Shiva as Mahakal, Kalbhairava tests the sadhakas or gets it through the dogs as the vahanas of His, coming in the form of, but in reality spirits and goblins. This is why for which the tantricas love the black cow, the black dog and the black cat so much. Sometimes wild animals and snakes too come before as hallucinations during sadhna time in the river- bed. Goblins, spirits and ghosts as shadows try to frighten with howls and shadows.

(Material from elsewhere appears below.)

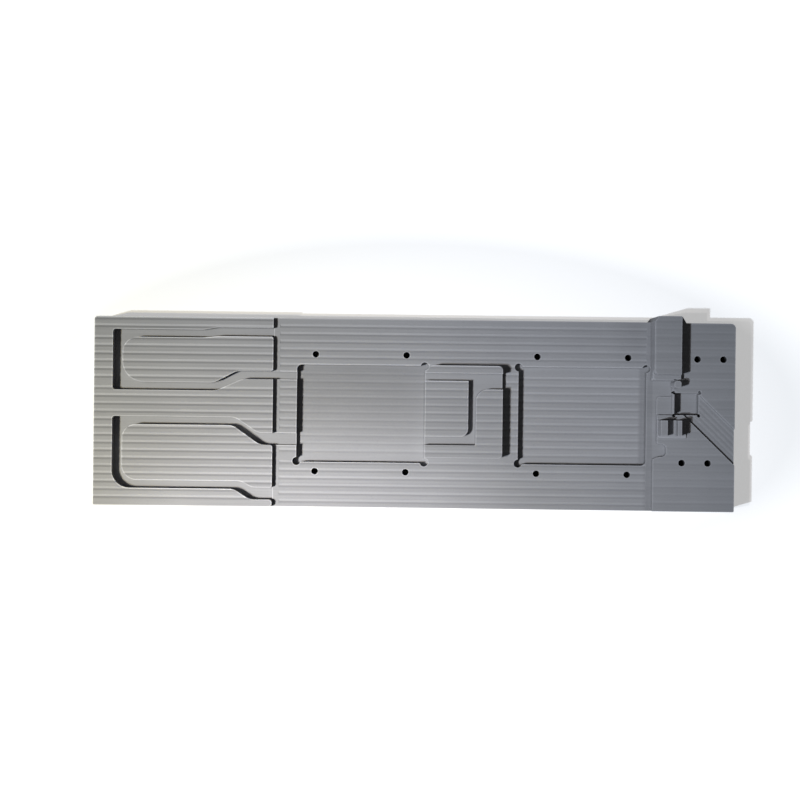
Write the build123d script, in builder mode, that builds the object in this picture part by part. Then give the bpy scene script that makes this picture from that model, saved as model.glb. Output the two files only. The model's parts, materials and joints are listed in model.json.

Aurobindo writes the poetry of sadhna and is a sadhaka. Revelation which comes as a surprise is really revelatory in its nature. Something logical and something illogical appears it to be, which Aurbindo asks them to believe as well as disbelieve. Maybe these the talks of hallucination of an opiate eye. Who can ever determine this? Science will naturally confute it. The things of sadhna or mystical experience, how to explain them? That is why he uses the word, surmise, suppose that something is true without having evidence to confirm it.

The poet Aurobindo surmised it to be so which one may not a accept as there is nothing as reasonable to base it, everything is but on conjecture, the hypothesis, may be or may not be. The words, leaping from the rocks, wind blown locks, startled bright surmise, visible to mortal eyes, a cheek of frightened rose, a footstep like the wind, a hurried glace behind, then nothing, a thought escapes the mind ere it is  caught, etc. add tot eh beauty and mystery of the poem. Milton too in his poem titled by the editors On His Blindness, talks of the supernatural agents and messengers of God always at His Kingly Duty carrying out the Commands; God does not need man’s labour. The answer of Revelation is in Transformation where Aurobindo takes refuge in ‘Satchidananda’, but the thematic of the former is one of sadhna, the mystical raw experimentation, a tryst with the Supernatural, the Mystery Divine, the Creative Force, the Dark Element.